= Task directions =
Search the material for "bodies" and show all lines that contain it.
::::::::
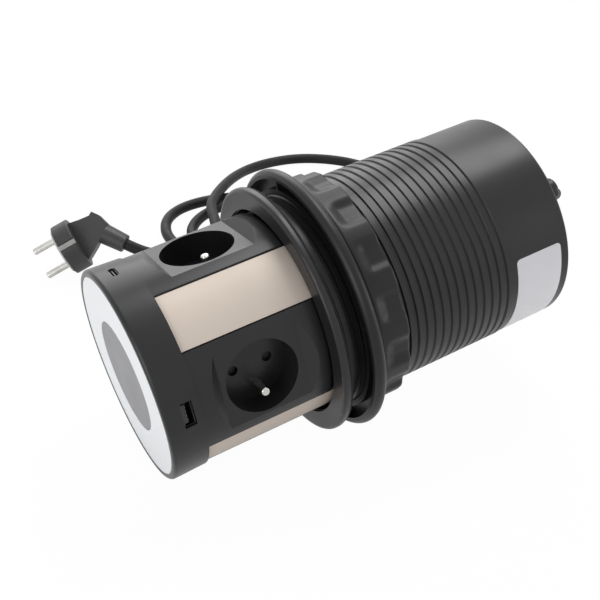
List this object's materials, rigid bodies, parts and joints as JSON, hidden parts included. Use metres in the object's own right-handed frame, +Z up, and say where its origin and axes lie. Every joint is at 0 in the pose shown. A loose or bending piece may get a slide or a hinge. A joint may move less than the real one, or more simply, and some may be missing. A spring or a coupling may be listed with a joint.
{
  "type": "pop-up desk socket",
  "caption": "Cylindrical pop-up socket tower with round recessed outlets, charging top, threaded barrel, clamp ring with lobed nut, and a flexible cord with angled plug.",
  "frame": {"origin": "centre of the unit's own bounding box at the level of the table it lies on, cord and plug left out", "axes": "+Z up, +X from the head towards the base along the barrel's plan, -Y towards the socket that faces the viewer"},
  "size_m": [0.3335, 0.4017, 0.1508],
  "materials": {
    "black_shell": "fine satin, moulded",
    "black_matt": "matt, moulded",
    "ring_white": "smooth",
    "pad_grey": "fine matt",
    "trim_metal": "fine vertical satin brush",
    "steel": "zinc plated",
    "contact_brass": "bright",
    "port_black": "matt",
    "usb_metal": "bright",
    "board_green": "solder mask",
    "coil_copper": "enamelled wire",
    "ferrite": "sintered, dull",
    "seal_rubber": "soft",
    "label_paper": "plain film, bare",
    "cord_rubber": "smooth sheath",
    "plug_rubber": "matt",
    "insert_white": "satin",
    "lobe_plastic": "matt, moulded"
  },
  "bodies": {
    "housing": {"outer_tube": "black_shell", "desk_collar": "black_shell", "collar_seal": "seal_rubber", "base_cap": "black_shell", "base_screws": "steel", "blank_label": "label_paper", "gland_nut": "black_matt", "cable_gland": "black_matt", "inner_lead": "cord_rubber", "mains_cord": "cord_rubber", "cord_coil": "cord_rubber", "plug_body": "plug_rubber", "plug_boot": "plug_rubber", "plug_insert": "insert_white", "plug_pins": "steel", "plug_clips": "steel"},
    "tower": {"head_shell": "black_shell", "cap_ring": "ring_white", "charge_pad": "pad_grey", "charging_coil": "coil_copper", "ferrite_disc": "ferrite", "charger_board": "board_green", "usb_board": "board_green", "usb_a_port": "usb_metal", "usb_c_port": "usb_metal", "head_screws": "steel", "tower_spine": "black_matt", "socket_front": "black_shell", "socket_top": "black_shell", "socket_rear": "black_shell", "socket_bottom": "black_shell", "earth_pins": "steel", "earth_bus": "contact_brass", "live_bus": "contact_brass", "neutral_bus": "contact_brass", "panel_1": "trim_metal", "panel_2": "trim_metal", "panel_3": "trim_metal", "panel_4": "trim_metal", "tower_foot": "black_matt", "foot_screws": "steel", "friction_ring": "seal_rubber", "terminal_block": "insert_white"},
    "clamp_ring": {"clamp_ring": "lobe_plastic"},
    "clamp_nut": {"clamp_nut": "lobe_plastic"},
    "shutter_front": {"shutter_front": "port_black"},
    "shutter_top": {"shutter_top": "port_black"},
    "shutter_rear": {"shutter_rear": "port_black"},
    "shutter_bottom": {"shutter_bottom": "port_black"}
  },
  "joints": [
    {"name": "tower_slide", "type": "slide", "parent": "housing", "child": "tower", "axis": [0.9888, 0, 0.1494], "range_m": [0, 0.0883], "deforming": ["inner_lead"]},
    {"name": "clamp_slide", "type": "slide", "parent": "housing", "child": "clamp_ring", "axis": [0.9888, 0, 0.1494], "range_m": [-0.0115, 0.062]},
    {"name": "nut_turn", "type": "hinge", "parent": "clamp_ring", "child": "clamp_nut", "pos_m": [-0.00633, 0, 0.07488], "axis": [0.9888, 0, 0.1494], "range_deg": [-794, 4290]},
    {"name": "shutter_front_slide", "type": "slide", "parent": "tower", "child": "shutter_front", "axis": [-0.1483, 0.1236, 0.9812], "range_m": [0, 0.0055], "stiffness_N_per_m": 200, "springref_m": -0.004},
    {"name": "shutter_top_slide", "type": "slide", "parent": "tower", "child": "shutter_top", "axis": [0.0185, 0.9923, -0.1222], "range_m": [0, 0.0055], "stiffness_N_per_m": 200, "springref_m": -0.004},
    {"name": "shutter_rear_slide", "type": "slide", "parent": "tower", "child": "shutter_rear", "axis": [0.1483, -0.1236, -0.9812], "range_m": [0, 0.0055], "stiffness_N_per_m": 200, "springref_m": -0.004},
    {"name": "shutter_bottom_slide", "type": "slide", "parent": "tower", "child": "shutter_bottom", "axis": [-0.0185, -0.9923, 0.1222], "range_m": [0, 0.0055], "stiffness_N_per_m": 200, "springref_m": -0.004}
  ],
  "couplings": [
    {"joint": "clamp_slide", "follows": "nut_turn", "m_per_rad": 0.00082761}
  ]
}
::::::::
= Expected answer =
List this object's materials, rigid bodies, parts and joints as JSON, hidden parts included. Use metres in the object's own right-handed frame, +Z up, and say where its origin and axes lie. Every joint is at 0 in the pose shown. A loose or bending piece may get a slide or a hinge. A joint may move less than the real one, or more simply, and some may be missing. A spring or a coupling may be listed with a joint.
  "bodies": {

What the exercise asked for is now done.